To successfully modernize and streamline the experience interacting with RMA’s crop insurance software, we began our process by conducting research and gathering insight and uncovering opportunities to transform the experience. Informed by qualitative insight and quantitative data, our team identified moments that matter in the user journey that would guide the product roadmap and focus development efforts. Historically, maintaining Crop has been a development-led approach and organization culture that does not understand nor emphasize experience design (or model the USDS Playbook). We proactively sought engagement with and buy-in from our partners and stakeholders regarding the mindset and utilization of HCD in this effort, as our approach constituted significant change. Additionally, the nuanced language used to describe different users of the benefit (e.g., customers/agents, beneficiary/producers, etc.) uncovered the opportunity to introduce modern software development techniques (e.g., journey based approach to modernization, personas, etc.) created value across a large team and will continue to drive alignment into the future.

By utilizing existing services available throughout modernization, current work incorporate and/or build off services known to already be used or desired by users, or provide insight as to what additional gaps need to be addressed. Before designing immediate solutions, our HCD team noticed a lack of understanding across the entire program team, and took the initiative to create an ecosystem map of all the applications within the RMA software, building off the existing crop insurance cycle, and piecing together what our team learned and uncovered during the transition period. In addition to identifying redundancies and outdated information, this effort enabled us, in partnership with our client, to think critically about how the future state is envisioned and evolve it into service design artifacts to drive further alignment and understanding of root causes and drivers of pain points in the customer experience.

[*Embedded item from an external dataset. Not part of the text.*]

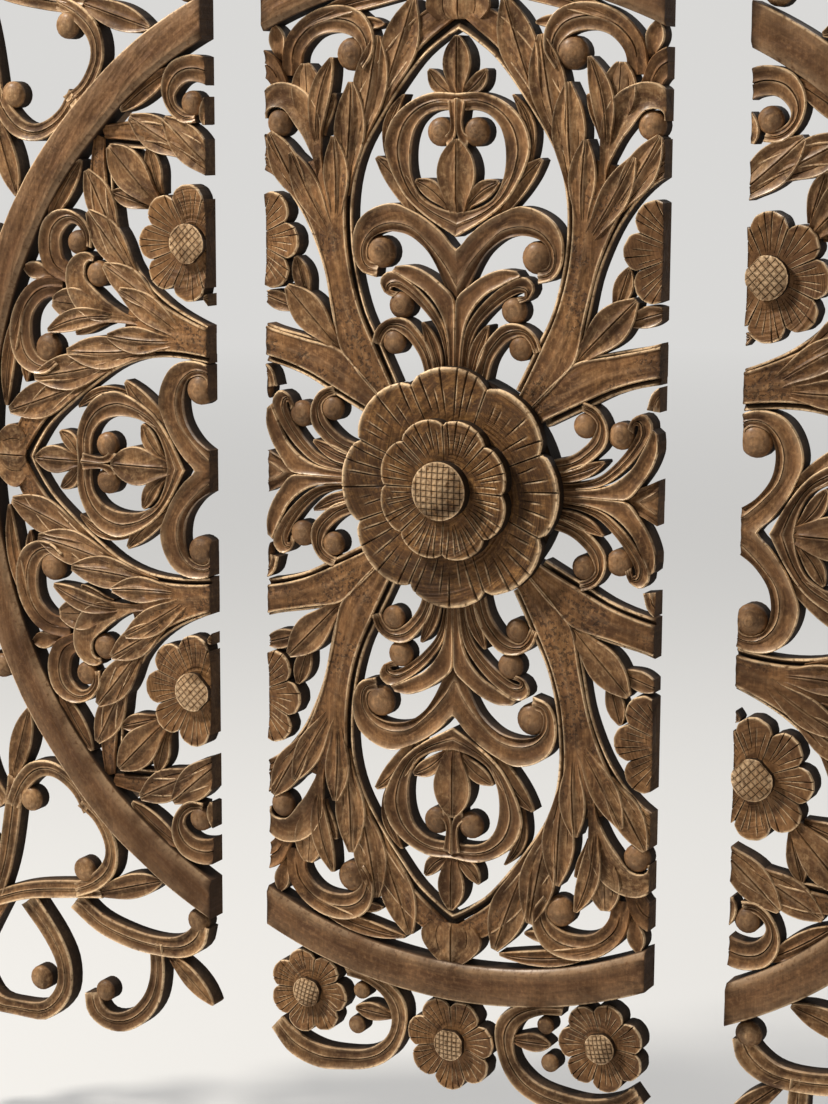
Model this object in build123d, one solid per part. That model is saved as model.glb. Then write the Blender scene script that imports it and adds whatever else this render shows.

As a small research and design team bolted onto a large system integration team, we were changing culture within USDA and our partners at the same time. We also conducted foundational design research with producers (e.g., farmers, ranchers, etc.), who are an indirect user of crop insurance software. Our small team has conducted and synthesized primary / user research, uncovered insights, and reshaped the product roadmap and backlog by partnering with solution architects, scrum masters, and other cross-collaborative team members.

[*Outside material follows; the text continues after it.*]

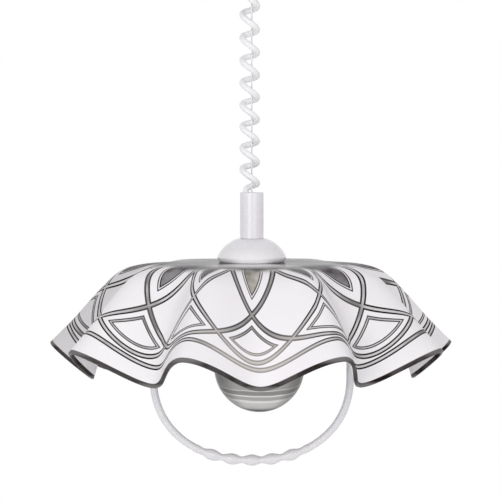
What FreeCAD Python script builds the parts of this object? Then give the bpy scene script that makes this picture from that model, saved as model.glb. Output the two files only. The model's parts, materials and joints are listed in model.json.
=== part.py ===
import FreeCAD, Part

import math
import os

# Rise and fall pendant: a draped, ruffled glass shade hangs by a wire rope that winds on a spring drum in the
# ceiling canopy, with a curly cord around the rope. Millimetres, +Z up. The origin is on the ceiling, in the
# middle of the cross bracket, and the lamp hangs below it. Angles about Z count from the front (-Y) to the
# right (+X).

V = FreeCAD.Vector
X_AXIS, Y_AXIS, Z_AXIS = V(1, 0, 0), V(0, 1, 0), V(0, 0, 1)

# ---- clearances -------------------------------------------------------------------------------------------
GAP = 0.3  # between seated pieces
RUN_GAP = 0.05  # radial, between a shaft and its bore
THREAD_GAP = 0.1  # radial, between a thread and its nut
OVER = 1.0  # how far a cutter reaches past what it cuts
SCREW_SHY = 0.5  # a screw stops this far short of the face it points at
SCREW_SLOT = 0.8  # width and depth of a small screw's slot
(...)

  • HCD: Early in the program, we identified that it was unclear what the user experience is for employees, AIPs or producers, what measurements are in place, and where we might begin or align HCD efforts (user, cycle, pain points, enhancement, etc). 
  • PI Planning & Change Requests: There’s a lot of tension around the process for product planning. It’s currently done through change requests which are submitted by USDA POs and, for the most part, automatically approved by the time they get to the Change Advisory Board. There are multiple POs for each Product Lane and typically one gets priority say. This is a process that ACE wants to change with PI Planning. There seems to be a missing component of user feedback or data in the prioritization which is an area HCD can add value.

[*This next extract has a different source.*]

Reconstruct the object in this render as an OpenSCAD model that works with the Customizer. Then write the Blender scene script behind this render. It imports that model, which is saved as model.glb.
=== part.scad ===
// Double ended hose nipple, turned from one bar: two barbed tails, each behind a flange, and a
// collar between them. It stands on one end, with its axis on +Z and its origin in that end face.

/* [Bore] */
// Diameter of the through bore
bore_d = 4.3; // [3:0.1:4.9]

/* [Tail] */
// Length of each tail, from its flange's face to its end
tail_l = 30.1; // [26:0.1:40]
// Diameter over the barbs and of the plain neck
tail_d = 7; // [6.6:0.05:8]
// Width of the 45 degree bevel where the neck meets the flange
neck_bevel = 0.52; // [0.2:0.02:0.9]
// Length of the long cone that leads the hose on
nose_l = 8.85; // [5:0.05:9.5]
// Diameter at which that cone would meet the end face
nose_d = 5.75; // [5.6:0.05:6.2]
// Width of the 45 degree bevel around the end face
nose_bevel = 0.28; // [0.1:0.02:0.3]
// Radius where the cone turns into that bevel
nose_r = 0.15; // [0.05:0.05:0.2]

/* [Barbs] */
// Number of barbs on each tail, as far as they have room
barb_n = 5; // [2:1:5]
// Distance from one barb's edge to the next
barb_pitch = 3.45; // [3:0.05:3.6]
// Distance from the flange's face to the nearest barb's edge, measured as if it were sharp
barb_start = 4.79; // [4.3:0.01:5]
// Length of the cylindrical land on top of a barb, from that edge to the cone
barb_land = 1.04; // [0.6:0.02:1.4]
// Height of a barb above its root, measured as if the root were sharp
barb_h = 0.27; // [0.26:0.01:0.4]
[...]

  • Onboarding & Access: The government onboarding process is time consuming and has a long duration (>2 months), delaying access to systems and software. What the steps are or who to contact to keep the application moving are not well-documented. Separately, program onboarding is not yet streamlined and there is a steep learning curve for people new to crop insurance. We created an RMA Crop Insurance Informational Guide to share with new employees and worked with Roger (Ace Deputy Program Manager) to get it incorporated into the onboarding process so that we could test and improve it. We took note of general lessons learned about onboarding as a Prime.
  • Advocating for HCD
    • It’s hard to know what the existing HCD goals are for the software and if it’s meeting them: We have uncovered very limited existing UX research and data. Qualitative research with users will help identify their needs, satisfaction with current tools, and how they are using them (compared to what they were designed for). App usage data, which has not been available to us yet, would also help with understanding actual usage. Building in this combination of qualitative and quantitative research will help determine key performance indicators and measurements to drive decision making.
  • Legacy system architecture and software dev management
    • Agile being introduced – quarterly planning postponed multiple times because of tension between an agile way of working and the need to plan / delegate decision making
    • Prioritization for modernization placed on technology being sunsetted which drove a need to keep the system working over designing a sustainable and human centered solution (which likely would be faster / more efficient, but an unfamiliar approach)
  • Research
    • Ecosystem / landscape analysis – customers, users, contractors, FPAC & RMA relationship
    • User research helped fill in our understanding of AIPs, agents, producers, and internal users’ crop insurance-related jobs. We planned to start research with AIPs, the direct user of RMA software, but were prohibited from speaking with them at that time. We turned our focus to producers, who we understand are not the main user of RMA software, but as the end user of the product, they offered a valuable perspective on what is most important in the overall insurance cycle. We conducted qualitative interviews with a small number of producers. This initial research uncovered insights related to four key themes (innovation friction, knowledge gap, producer-agent relationship, and usage of tools) which led to opportunity areas for crop insurance software. We planned to further explore these findings with targeted research and, along with research with AIPs and internal users, help create a better user experience as we architect software solutions.

We delved into understanding the software, users, and stakeholders. We learned that there is a proliferation of applications and processes to support the complex crop insurance cycle and that few people understand the full picture of the user experience, technology, and backstage processes. Our results and outcomes included:

  • Co-created 1 Ecosystem Map with notations of respective Product Owners, key technologies, and identified opportunities for HCD and system architecture. 
  • Created a research plan, discussion guide, activities, and debrief template for user research. 
  • Conducted a UI/UX review of Account Maintenance Deferral Management (an Accounting page) to help make the experience for internal and external users as easy, productive, and delightful as possible. 
  • Developed an RMA Crop Insurance Informational Guide for new employees with background context and helpful links, and committed to iterating the guide as necessary to maximize effectiveness.